Moneybox

Empirical Evidence Is Overrated

I always hesitate to write this lest I open myself up to parody, but I think “empirical evidence” is one of the most overrated things in policy debates. There are compelling theoretical reasons to believe that, ceteris paribus, if the tax-and-transfer system subsidizes families with children that people will have more children. Kevin Drum rebuts this with the observation that fertility rates are poorly correlated with the real value of the per child tax subsidy:

I buy it, but on another level I don’t buy it at all. This is just a chart showing that we’ve had sweeping waves of social and economic trends over the decades that totally swamp tweaks in the tax code. It’s true that you can put together a two-variable chart with appropriately-scaled axes to make it appear silly to say that the tax code is having an influence on fertility rates, but really the chart tells us nothing.

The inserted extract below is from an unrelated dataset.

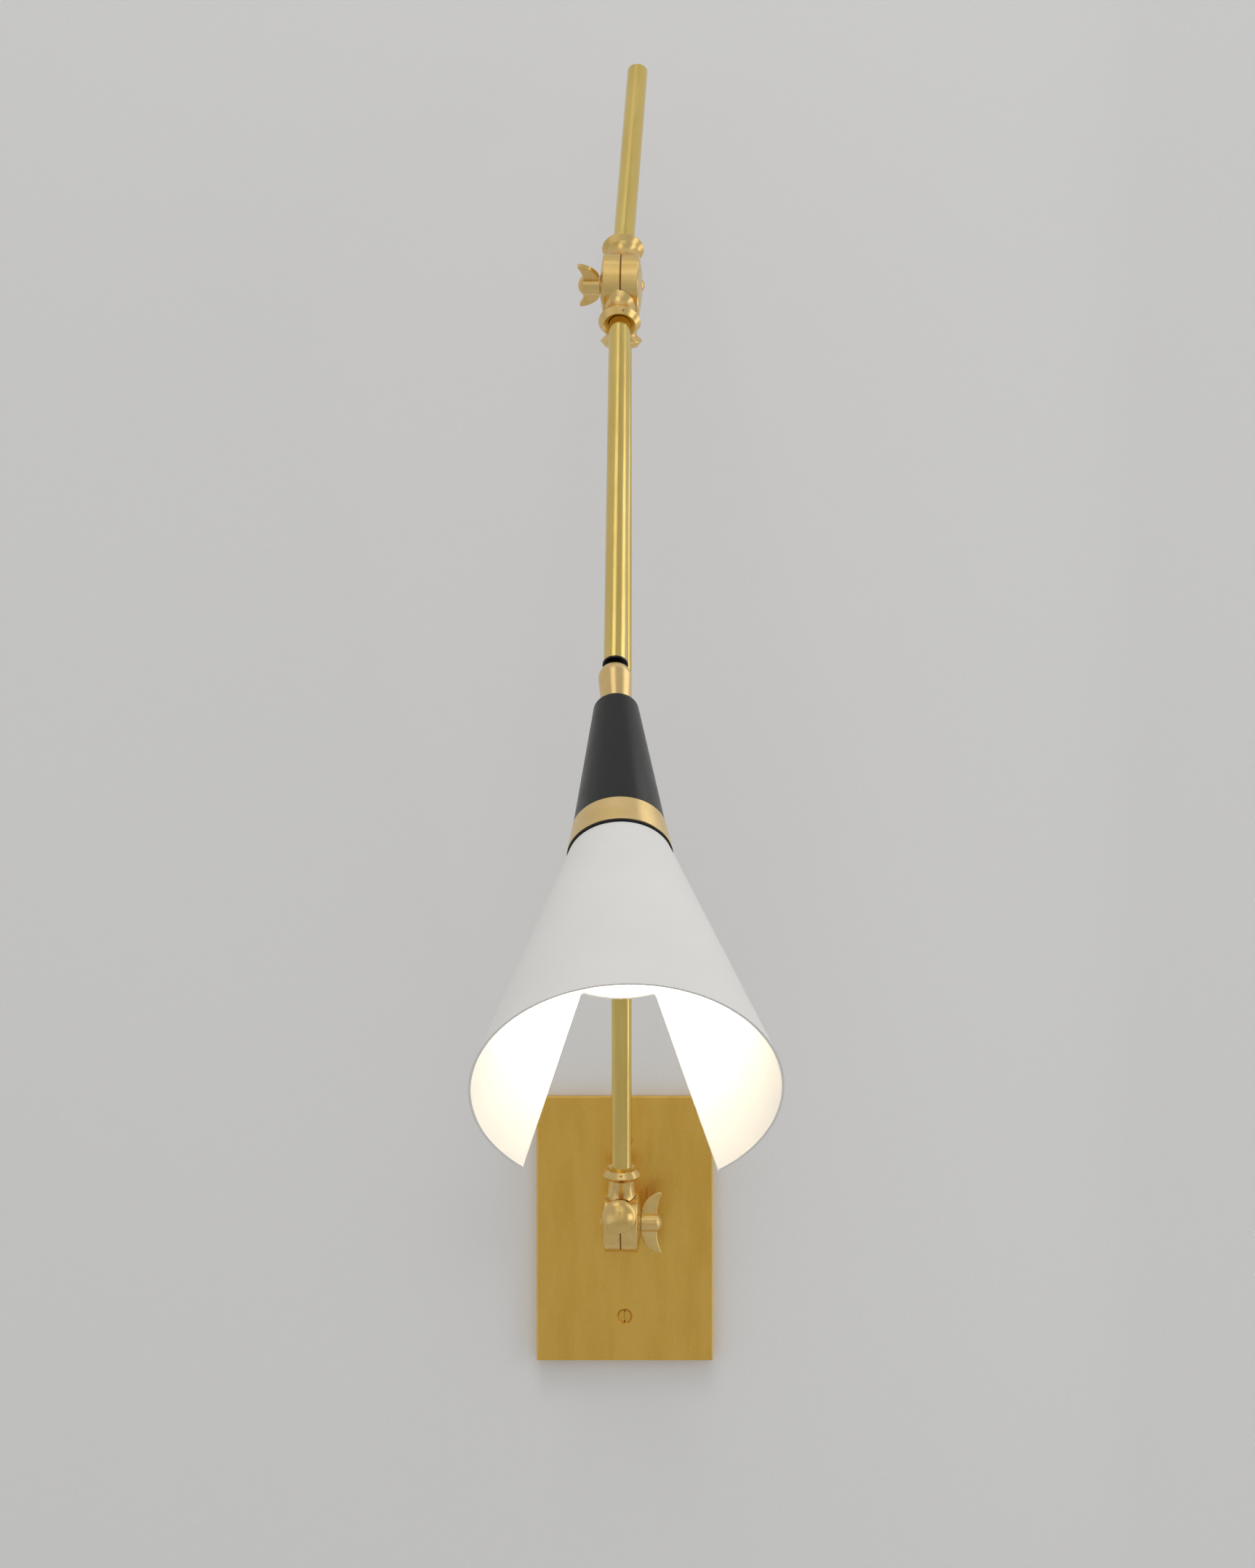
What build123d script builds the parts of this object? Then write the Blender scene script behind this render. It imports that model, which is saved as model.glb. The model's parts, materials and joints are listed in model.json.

We know that some people have children, and that different people have different numbers of children. We know that people exercise some level of conscious choice about this. And we know that having children is costly in both financial and nonfinancial ways. People also find it rewarding. But the costs are real and extra money to defray those costs should, at the margin, encourage people to have more children. I’d say the most important issue here is that not only do women have more educational and labor market opportunities these days, but there’s extremely sluggish “productivity growth” in the “pregnancy sector” so in effect it’s becoming more and more costly to actually do the work of having a child.

That’s not to say their are no empirical issues here. If you want to use public funds to boost fertility rates you’ll want to know how best to target those funds. That is a difficult empirical question that I think it would be hard to design rigorous studies of, but such studies might be very useful.